When parking in attended lots or parking garages, leave only the ignition key with the attendant.
Park as close as possible to an open business.
Do not leave valuables in sight to tempt a thief. Most auto burglaries are caused by cellular phones, laptops, or other valuables left in plain sight.
Always park with the wheels turned toward the curb.
Back your car into the driveway. If you drive forward into the driveway, a car thief could raise the hood to hot wire the car, and it would appear to the neighbors that you were just working on the car.
If you have a garage, use it.
Lock your garage door.
Never leave your car running while it is unattended.
If Your Car Is Stolen...
Call the Sheriff's Office. Vehicle theft should be reported as soon as possible. However, before the vehicle can be listed as stolen, you must have your vehicle's license number and/or vehicle identification number (also called the VIN number).
Stolen vehicles are sometimes used in the commission of other crimes. Quick action often results in the recovery of your vehicle as well as the prevention of another crime.
If you recover your own vehicle, you must not touch or move your vehicle in order to preserve possible evidence. You should call 911 immediately to report the recovery. If you do not follow these steps, your car will continue to be listed as stolen and you may be pulled over because the deputies or police officers will assume you are the car thief!
When Selling & Buying a Car
Be cautious of the low-priced bargain car.
Beware of fast sell pressures.
Check the Vehicle Identification Number (VIN) to see if it has been altered.
Be suspicious of fresh paint on a car.
Verify that the registration sticker and the license tag are current and are from the same state.
Do not accept duplicate car keys.
Complete all paperwork at the time of the sale.

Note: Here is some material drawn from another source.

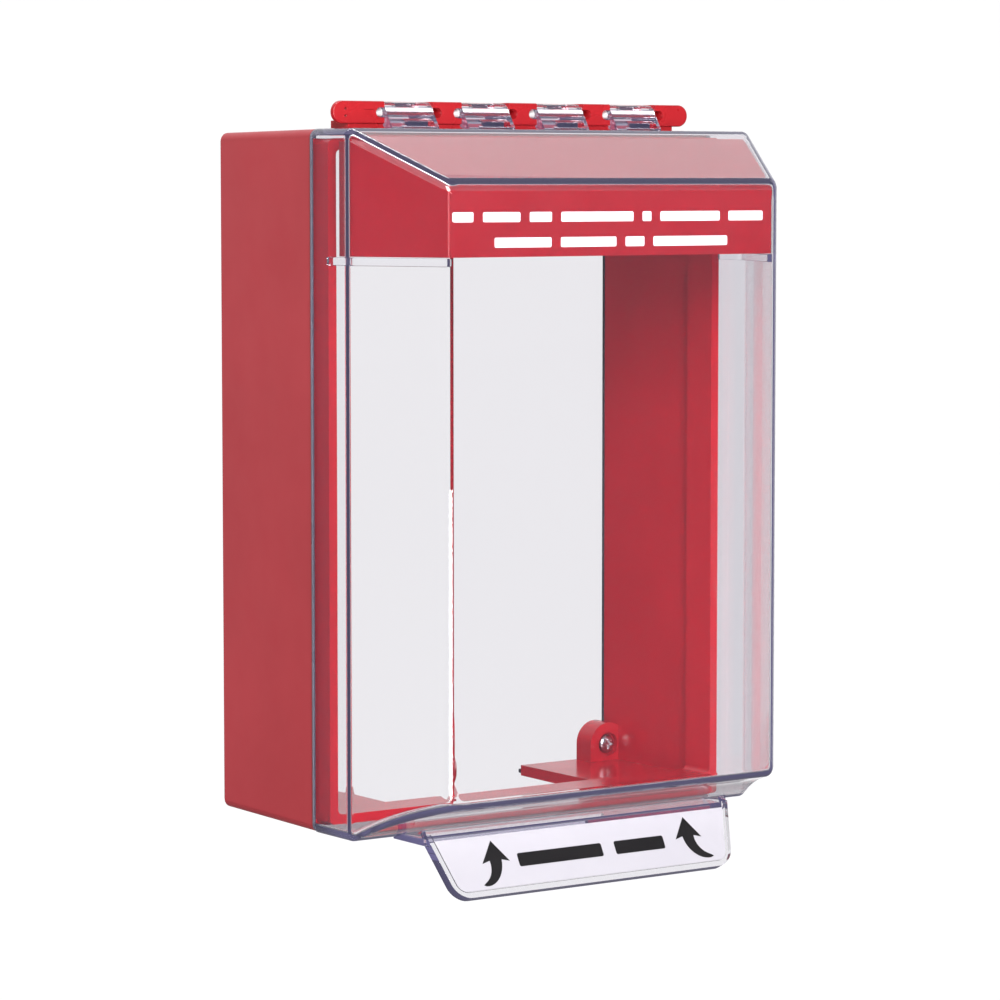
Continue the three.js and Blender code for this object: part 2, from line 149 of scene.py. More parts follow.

If you are selling a car, never allow a person to test drive the vehicle alone.
Ask to see an interested buyer's driver's license, and write down the name, address, driver's license number, etc.
Make certain the driver's door contains a Federal Motor Vehicle Safety Standard Label. This label is often called a Mylar sticker, and it contains the Vehicle Identification Number. The presence of the label is required by law.